Yay, Im a massive London walker too. I turn on my tracking on the phone and just start walking. 3 hours later and Im in an almost hypnotic mode, just synchronized with the beat of the city. Then when Im back and look at the map it never makes much sense, but then after doing that for months you start seeing patterns. Like for instance I always start somewhere, and walk roughly 6 miles on a certain trajectory, its never loopy or random, it seems like my inner compass is following something. Its probably not the sun since we hardly get that most of the year in London.

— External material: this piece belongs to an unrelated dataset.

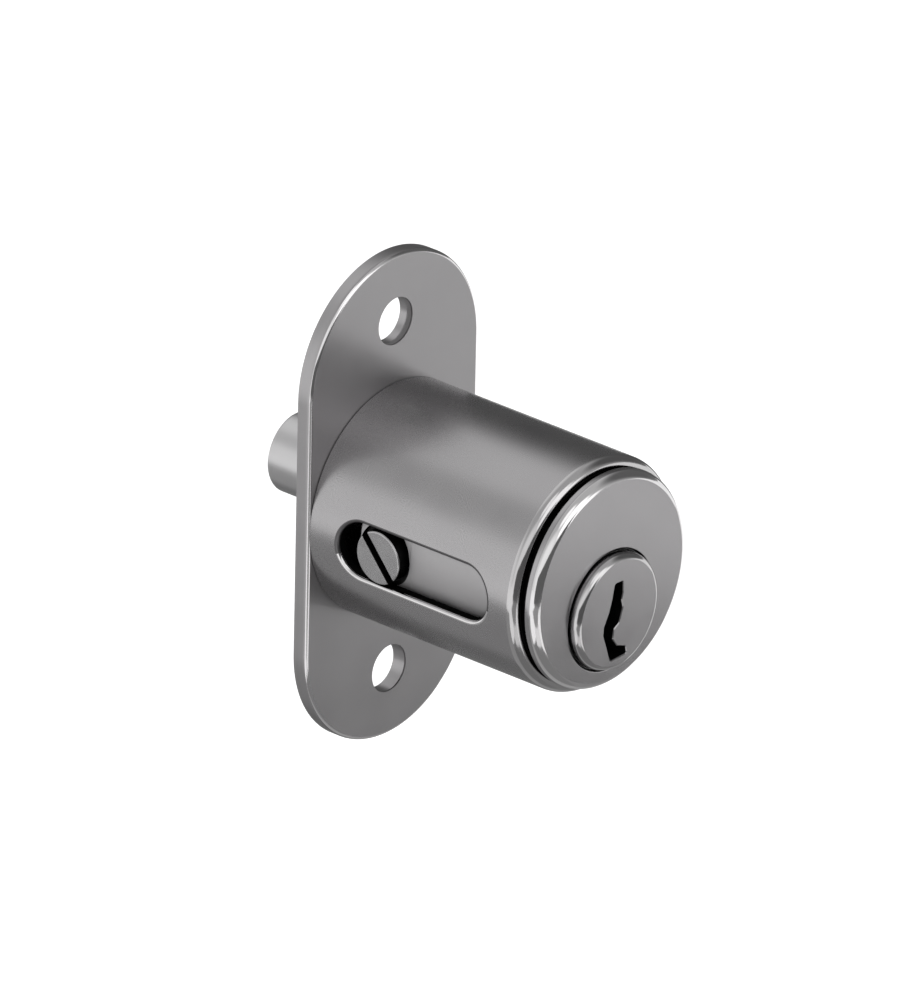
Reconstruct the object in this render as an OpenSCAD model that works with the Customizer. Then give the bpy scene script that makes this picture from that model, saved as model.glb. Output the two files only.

For me its about architecture and urbanist settings. So London is perfect for that. Where London is strange, but thats something you get used to, is the medieval layout of the streets. There are no grids, no proper city planning, just a mish mash or roads that vaguely connect with each other at random acute and obtuse angles. Never a 90 degree, always bending and lots of time just abruptly ending. London is BIG on cul-de-sacs, they can be annoying too, but you get over it and keep on going. In many ways this random nature of the streets makes it much more exciting than traversing the perfect grid systems of New York or Barcelona, because you can't guess what will happen next, its pretty much mostly the same streets that have been there since before the London fire, so you're walking history!

Love London

Fantastic feet & Fantastic feat

Vickeegan

Could you now sit The Knowledge

amber

I've probably done most of Central London, in the 60s I lived very centrally in bedsitters and was short of money so walked everywhere, was able to do Downing St because it wasn't gated then. I started marking my walks on a map, just like lots of others describe here, and if I had a free weekend walked somewhere I hadn't been just to fill in the gaps.